Zwischen den Bildwelten und den Welten des Gesetzes gibt es vielfältige Überschneidungen. Eine der augenfälligsten dürfte die Szene vor Gericht sein, in der Bilder als Beweis und als Emblem vorkommen. Überwachungsvideos oder Fotos sollen einen Tathergang evident machen, Gerichtssaalarchitektur und Roben der Justiz ein emblematisches Antlitz verleihen. Recht und Bilder kreuzen sich auch in Fragen von Copyright und Urheberschutz. Die Rechtsgeschichte schließlich ist voll von Bildern, Bilderstreits, Bilderverboten …

Die Frage nach den Bildregimen des Rechts verdankt ihre Aktualität jedoch auch der Beobachtung, dass der juridische Rahmen der Bilder zunehmend brüchig wird. Das Recht ist im Begriff, seine Hegemonie über Darstellung und Zirkulation von Bildern zu verlieren. Die gegenwärtige Rede von der Macht der Bilder signalisiert – wenn schon keinen Machtwechsel, so doch zumindest einen Machtverlust des Rechts. Bilder proliferieren, sind nicht mehr zurückgebunden an rechtliche Instanzen, vielfältige Agenturen bemächtigen sich ihrer. Kann man diesen Verlust an rechtlicher Bindungskraft mit einem Bildverlust gleichsetzen?

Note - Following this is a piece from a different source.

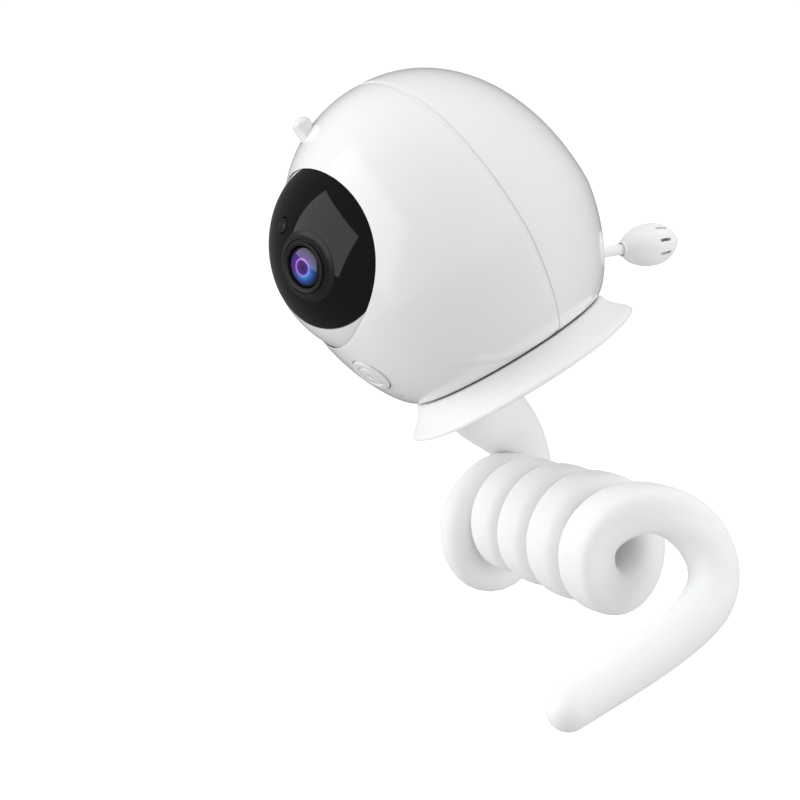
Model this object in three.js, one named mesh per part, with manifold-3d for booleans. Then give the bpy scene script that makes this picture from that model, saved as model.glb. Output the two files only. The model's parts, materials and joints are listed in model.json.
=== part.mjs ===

Die im vorliegenden Band versammelten Aufsätze von Juristen, Politikwissenschaftlern, Kunsthistorikern, Philosophen und Literaturwissenschaftlern beleuchten aus interdisziplinärer Perspektive sowohl die Geschichte funktionierender Bildregime als auch die Folgen ihrer Störungen und Wandlung. Sie gehen aus dem von Cornelia Vismann und Thomas Weitin konzeptualisierten Symposium Bildregime des Rechts hervor, das im November 2005 im Rahmen des Programms art, science & business an der Akademie Schloss Solitude stattfand.